What the task asks: Please print all of the material below, word for word.

Exercise inputs:
········

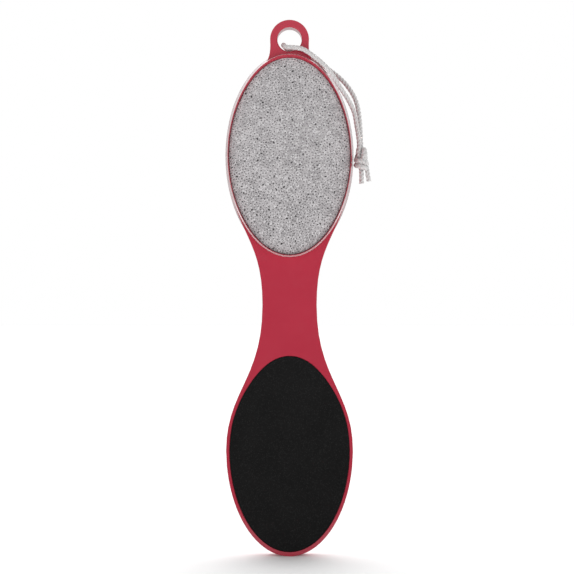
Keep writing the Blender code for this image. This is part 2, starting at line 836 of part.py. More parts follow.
red_plastic = make_material("red_plastic", (0.42, 0.022, 0.045), 0.28)
pumice = make_material("pumice", (0.48, 0.46, 0.47), 0.95)
glue = make_material("glue", (0.75, 0.70, 0.55), 0.4)
emery = make_material("emery", (0.012, 0.012, 0.012), 0.85)
tape = make_material("tape", (0.80, 0.80, 0.78), 0.6)
brush_plastic = make_material("brush_plastic", (0.42, 0.022, 0.045), 0.35)
nylon = make_material("nylon", (0.82, 0.82, 0.80), 0.45)
steel = make_material("steel", (0.62, 0.62, 0.63), 0.3, 1.0)
cotton = make_material("cotton", (0.66, 0.63, 0.61), 0.9)

paddle = bpy.data.objects.new("paddle", None)
parts.objects.link(paddle)
cord_swing = bpy.data.objects.new("cord_swing", None)
cord_swing.parent = paddle
parts.objects.link(cord_swing)

make_body(paddle)
make_stone(paddle)
make_emery_pad(paddle)
make_brush(paddle)
make_file(paddle)
make_cord(cord_swing)
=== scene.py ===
# %% [markdown]
# # Dressing a foot paddle
# This lesson takes a model of a foot paddle whose sizes are already settled, and gives it its looks: a
# moulded red body, a pumice stone, an emery pad, a nail brush, a steel file and a twisted cord. Each
# step says what the piece is on the real object, how it could be made and which way is taken. Every
# length is in metres, and the stone faces -Y.

# %% Load the model
import json
import math
import random

import bmesh
import bpy
import numpy as np
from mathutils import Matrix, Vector, geometry, noise


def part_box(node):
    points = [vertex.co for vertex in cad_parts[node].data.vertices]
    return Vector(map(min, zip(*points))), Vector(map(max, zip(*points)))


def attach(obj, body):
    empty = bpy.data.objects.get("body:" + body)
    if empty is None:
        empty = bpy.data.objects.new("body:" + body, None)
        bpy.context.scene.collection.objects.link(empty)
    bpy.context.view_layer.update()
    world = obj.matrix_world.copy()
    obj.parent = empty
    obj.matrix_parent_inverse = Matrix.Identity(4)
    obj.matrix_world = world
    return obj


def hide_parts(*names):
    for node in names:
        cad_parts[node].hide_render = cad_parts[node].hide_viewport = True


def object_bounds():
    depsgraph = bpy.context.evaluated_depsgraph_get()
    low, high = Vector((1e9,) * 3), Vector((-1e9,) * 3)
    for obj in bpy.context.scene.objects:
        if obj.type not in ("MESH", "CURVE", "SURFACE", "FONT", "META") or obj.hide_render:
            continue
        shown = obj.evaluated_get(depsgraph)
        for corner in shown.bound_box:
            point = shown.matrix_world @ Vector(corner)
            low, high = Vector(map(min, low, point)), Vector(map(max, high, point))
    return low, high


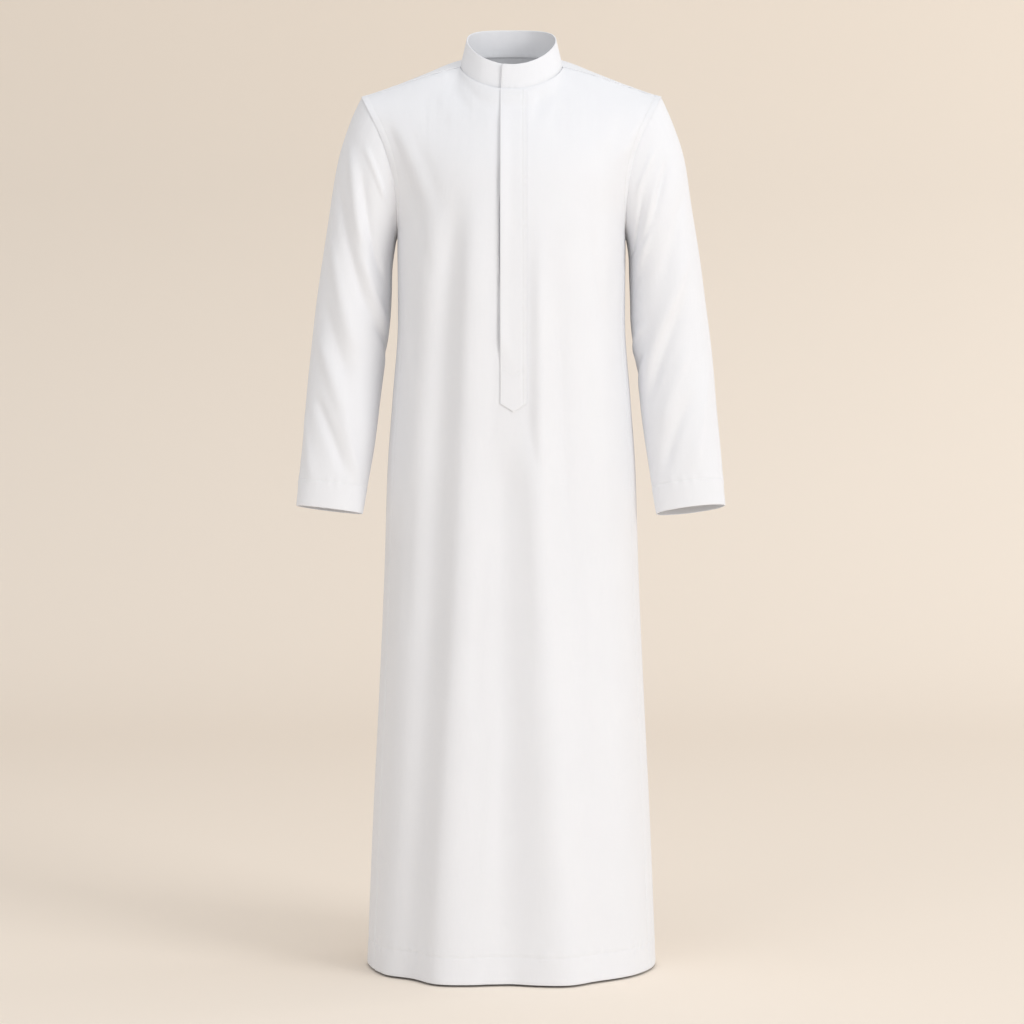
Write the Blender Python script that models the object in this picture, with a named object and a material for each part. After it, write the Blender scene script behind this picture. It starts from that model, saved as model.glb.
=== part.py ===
"""A thobe: an ankle-length white robe with set-in sleeves, band collar and placket.

It stands as if worn, hollow, with neck, cuffs and hem open. Metres, +Z up, the front
faces -Y and the wearer's left is +X. The origin is at the middle of the neck, level
with the ends of the shoulder seams, where the wearer's shoulders hold the robe up.
Every piece is a wall of cloth: a flat slab whose points are moved onto the piece's
own curved surface and along the surface's outward normal.
"""

from math import acos, atan2, cos, exp, pi, radians, sin

import bmesh
import bpy
from mathutils import Vector

# --- Cloth ---------------------------------------------------------------------------
CLOTH = 0.0016  # wall of the body and sleeves
DOUBLE = 0.0022  # cuffs: two layers and what is turned in
STAND = 0.0024  # collar: two layers and interlining
GAP = 0.0003  # clearance between neighbouring pieces
STEP = 1e-3  # distance in u and v over which normals are measured

# --- Neck ----------------------------------------------------------------------------
NECK_HALF = 0.081  # half width of the neckline
NECK_DEEP = 0.072  # half its depth, front to back
NECK_Y = -0.006  # its middle
NECK_RISE = 0.002  # its height level with the origin
NECK_TILT = 0.459  # its rise towards the back
NECK_DIP = -2.25  # how it bends down at the front, per metre
NECK_SEAM = radians(84)  # where the shoulder seam meets it, from the centre front
COLLAR_HIGH = 0.0405
COLLAR_SINK = 0.0015  # how far its lower edge is tucked into the neckline
COLLAR_LEAN = 0.0100  # how far the top edge leans in
COLLAR_OVER = radians(-12.5)  # upper end of the band, from the centre front
COLLAR_UNDER = radians(373)  # lower end, once round and under the upper one
COLLAR_STEP = radians(30)  # stretch over which the lower end steps in

# --- Armhole -------------------------------------------------------------------------
ARM_MID_Z = -0.158
ARM_HALF_HIGH = 0.107
ARM_FRONT = 0.064  # reach of the armhole to the front
ARM_BACK = 0.070  # and to the back
ARM_CORNER = radians(12)  # yoke's front corner, from the top of the armhole
ARM_YOKE = radians(62)  # yoke's back corner
ARM_STEP = 0.0010  # how far out the sleeve starts from the body's edge

# --- Body ----------------------------------------------------------------------------
NECK_ROW = -0.0475  # height of the front row at the neck
YOKE_ROW = -0.105  # height of the back row at the yoke seam
PIT_ROW = -0.272  # height at the centre of the row that starts at the armpit
HEM_ROW = -1.4245
PIT_SETTLE = 0.080  # below the armpit, rows are level again after this much
SHOULDER_FADE = 0.150  # depth over which the shoulder line's shape fades
NECK_SHARE = 0.40  # share of the front's half width, in rows of points, at the neckline
SEAM_BOW = 0.0015  # upward bow of the yoke's front seam
SEAM_FORWARD = 0.005  # and its bow towards the front
SHOULDER_BOW = 0.0105  # upward bow of the shoulder itself, just behind that seam
SHOULDER_FALL = 0.60  # share of the yoke from which it falls to the front seam
YOKE_BOW_BACK = 0.003  # the same at the centre back
YOKE_BOW_FADE = 0.6  # share of the yoke over which one becomes the other
YOKE_CORNER = 0.5  # share of its columns that end on the back seam, not on an armhole

# --- Placket -------------------------------------------------------------------------
PLACKET_X = 0.0032  # its middle, off centre towards the wearer's left
PLACKET_HALF = 0.0203
PLACKET_TOP = -0.0475
PLACKET_CORNER = -0.536  # where the point begins
PLACKET_POINT = -0.549
PLACKET_LIFT = 0.0009  # how far it stands off the panel
PLACKET_HOLD = 0.016  # distance over which the folds beside it rise
PLACKET_HOLD_BELOW = 0.080  # and below its point
UNDER_HALF = 0.0150
UNDER_TOP = -0.0525
UNDER_END = -0.515
SLIT_WIDE = 0.0012
SLIT_END = -0.505
SLIT_CUT_TOP = 0.05  # the cutter passes the neck and both faces of the cloth
SLIT_CUT_Y = (-0.23, -0.03)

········

Full answer:
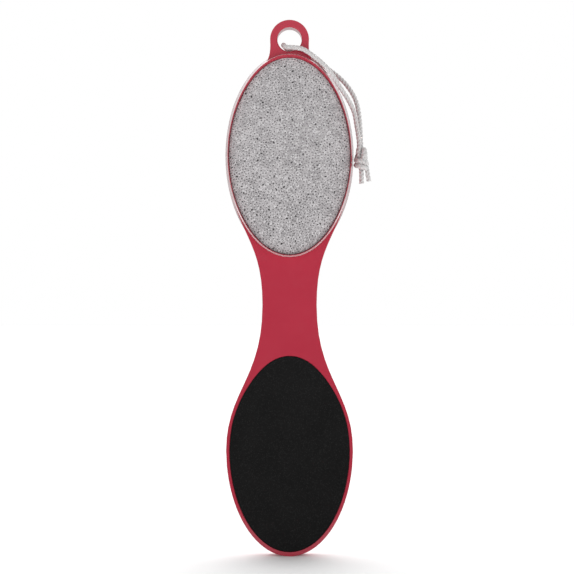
Keep writing the Blender code for this image. This is part 2, starting at line 836 of part.py. More parts follow.
red_plastic = make_material("red_plastic", (0.42, 0.022, 0.045), 0.28)
pumice = make_material("pumice", (0.48, 0.46, 0.47), 0.95)
glue = make_material("glue", (0.75, 0.70, 0.55), 0.4)
emery = make_material("emery", (0.012, 0.012, 0.012), 0.85)
tape = make_material("tape", (0.80, 0.80, 0.78), 0.6)
brush_plastic = make_material("brush_plastic", (0.42, 0.022, 0.045), 0.35)
nylon = make_material("nylon", (0.82, 0.82, 0.80), 0.45)
steel = make_material("steel", (0.62, 0.62, 0.63), 0.3, 1.0)
cotton = make_material("cotton", (0.66, 0.63, 0.61), 0.9)

paddle = bpy.data.objects.new("paddle", None)
parts.objects.link(paddle)
cord_swing = bpy.data.objects.new("cord_swing", None)
cord_swing.parent = paddle
parts.objects.link(cord_swing)

make_body(paddle)
make_stone(paddle)
make_emery_pad(paddle)
make_brush(paddle)
make_file(paddle)
make_cord(cord_swing)
=== scene.py ===
# %% [markdown]
# # Dressing a foot paddle
# This lesson takes a model of a foot paddle whose sizes are already settled, and gives it its looks: a
# moulded red body, a pumice stone, an emery pad, a nail brush, a steel file and a twisted cord. Each
# step says what the piece is on the real object, how it could be made and which way is taken. Every
# length is in metres, and the stone faces -Y.

# %% Load the model
import json
import math
import random

import bmesh
import bpy
import numpy as np
from mathutils import Matrix, Vector, geometry, noise


def part_box(node):
    points = [vertex.co for vertex in cad_parts[node].data.vertices]
    return Vector(map(min, zip(*points))), Vector(map(max, zip(*points)))


def attach(obj, body):
    empty = bpy.data.objects.get("body:" + body)
    if empty is None:
        empty = bpy.data.objects.new("body:" + body, None)
        bpy.context.scene.collection.objects.link(empty)
    bpy.context.view_layer.update()
    world = obj.matrix_world.copy()
    obj.parent = empty
    obj.matrix_parent_inverse = Matrix.Identity(4)
    obj.matrix_world = world
    return obj


def hide_parts(*names):
    for node in names:
        cad_parts[node].hide_render = cad_parts[node].hide_viewport = True


def object_bounds():
    depsgraph = bpy.context.evaluated_depsgraph_get()
    low, high = Vector((1e9,) * 3), Vector((-1e9,) * 3)
    for obj in bpy.context.scene.objects:
        if obj.type not in ("MESH", "CURVE", "SURFACE", "FONT", "META") or obj.hide_render:
            continue
        shown = obj.evaluated_get(depsgraph)
        for corner in shown.bound_box:
            point = shown.matrix_world @ Vector(corner)
            low, high = Vector(map(min, low, point)), Vector(map(max, high, point))
    return low, high


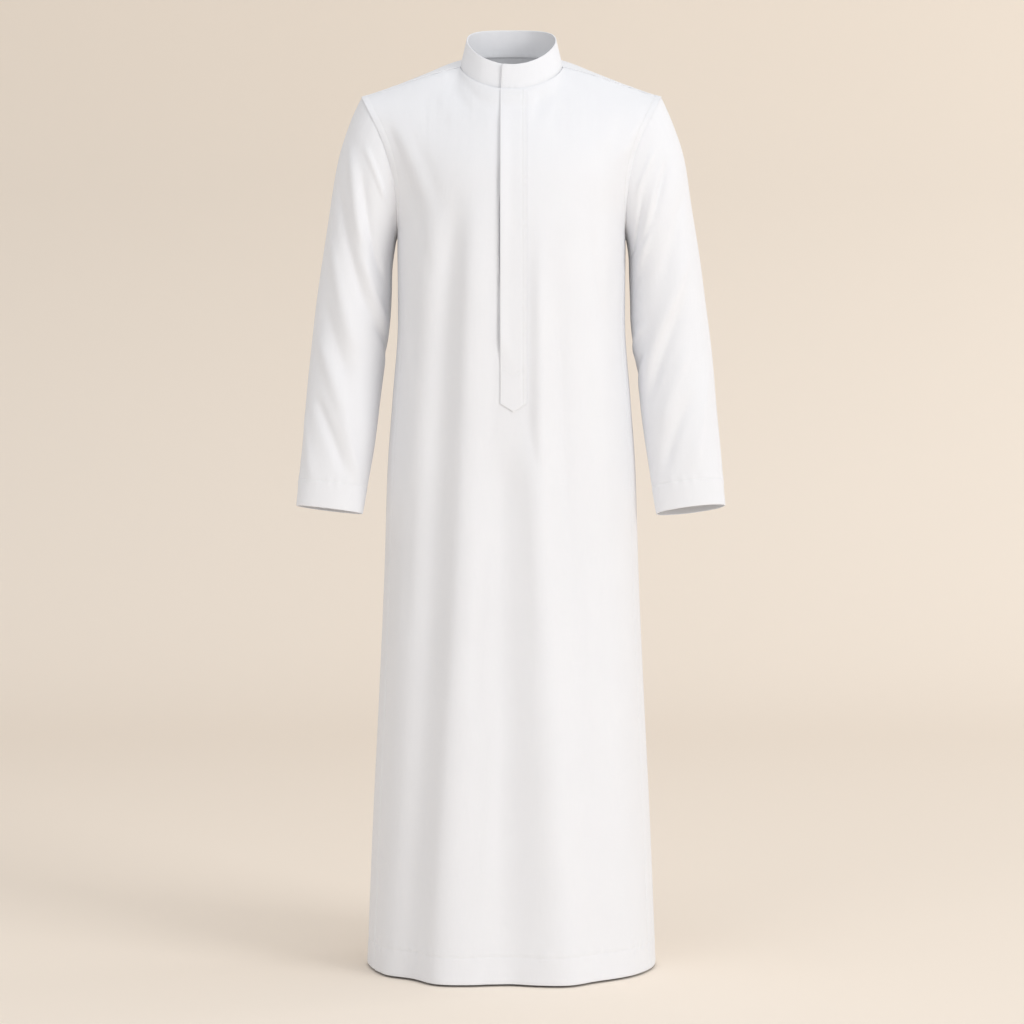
Write the Blender Python script that models the object in this picture, with a named object and a material for each part. After it, write the Blender scene script behind this picture. It starts from that model, saved as model.glb.
=== part.py ===
"""A thobe: an ankle-length white robe with set-in sleeves, band collar and placket.

It stands as if worn, hollow, with neck, cuffs and hem open. Metres, +Z up, the front
faces -Y and the wearer's left is +X. The origin is at the middle of the neck, level
with the ends of the shoulder seams, where the wearer's shoulders hold the robe up.
Every piece is a wall of cloth: a flat slab whose points are moved onto the piece's
own curved surface and along the surface's outward normal.
"""

from math import acos, atan2, cos, exp, pi, radians, sin

import bmesh
import bpy
from mathutils import Vector

# --- Cloth ---------------------------------------------------------------------------
CLOTH = 0.0016  # wall of the body and sleeves
DOUBLE = 0.0022  # cuffs: two layers and what is turned in
STAND = 0.0024  # collar: two layers and interlining
GAP = 0.0003  # clearance between neighbouring pieces
STEP = 1e-3  # distance in u and v over which normals are measured

# --- Neck ----------------------------------------------------------------------------
NECK_HALF = 0.081  # half width of the neckline
NECK_DEEP = 0.072  # half its depth, front to back
NECK_Y = -0.006  # its middle
NECK_RISE = 0.002  # its height level with the origin
NECK_TILT = 0.459  # its rise towards the back
NECK_DIP = -2.25  # how it bends down at the front, per metre
NECK_SEAM = radians(84)  # where the shoulder seam meets it, from the centre front
COLLAR_HIGH = 0.0405
COLLAR_SINK = 0.0015  # how far its lower edge is tucked into the neckline
COLLAR_LEAN = 0.0100  # how far the top edge leans in
COLLAR_OVER = radians(-12.5)  # upper end of the band, from the centre front
COLLAR_UNDER = radians(373)  # lower end, once round and under the upper one
COLLAR_STEP = radians(30)  # stretch over which the lower end steps in

# --- Armhole -------------------------------------------------------------------------
ARM_MID_Z = -0.158
ARM_HALF_HIGH = 0.107
ARM_FRONT = 0.064  # reach of the armhole to the front
ARM_BACK = 0.070  # and to the back
ARM_CORNER = radians(12)  # yoke's front corner, from the top of the armhole
ARM_YOKE = radians(62)  # yoke's back corner
ARM_STEP = 0.0010  # how far out the sleeve starts from the body's edge

# --- Body ----------------------------------------------------------------------------
NECK_ROW = -0.0475  # height of the front row at the neck
YOKE_ROW = -0.105  # height of the back row at the yoke seam
PIT_ROW = -0.272  # height at the centre of the row that starts at the armpit
HEM_ROW = -1.4245
PIT_SETTLE = 0.080  # below the armpit, rows are level again after this much
SHOULDER_FADE = 0.150  # depth over which the shoulder line's shape fades
NECK_SHARE = 0.40  # share of the front's half width, in rows of points, at the neckline
SEAM_BOW = 0.0015  # upward bow of the yoke's front seam
SEAM_FORWARD = 0.005  # and its bow towards the front
SHOULDER_BOW = 0.0105  # upward bow of the shoulder itself, just behind that seam
SHOULDER_FALL = 0.60  # share of the yoke from which it falls to the front seam
YOKE_BOW_BACK = 0.003  # the same at the centre back
YOKE_BOW_FADE = 0.6  # share of the yoke over which one becomes the other
YOKE_CORNER = 0.5  # share of its columns that end on the back seam, not on an armhole

# --- Placket -------------------------------------------------------------------------
PLACKET_X = 0.0032  # its middle, off centre towards the wearer's left
PLACKET_HALF = 0.0203
PLACKET_TOP = -0.0475
PLACKET_CORNER = -0.536  # where the point begins
PLACKET_POINT = -0.549
PLACKET_LIFT = 0.0009  # how far it stands off the panel
PLACKET_HOLD = 0.016  # distance over which the folds beside it rise
PLACKET_HOLD_BELOW = 0.080  # and below its point
UNDER_HALF = 0.0150
UNDER_TOP = -0.0525
UNDER_END = -0.515
SLIT_WIDE = 0.0012
SLIT_END = -0.505
SLIT_CUT_TOP = 0.05  # the cutter passes the neck and both faces of the cloth
SLIT_CUT_Y = (-0.23, -0.03)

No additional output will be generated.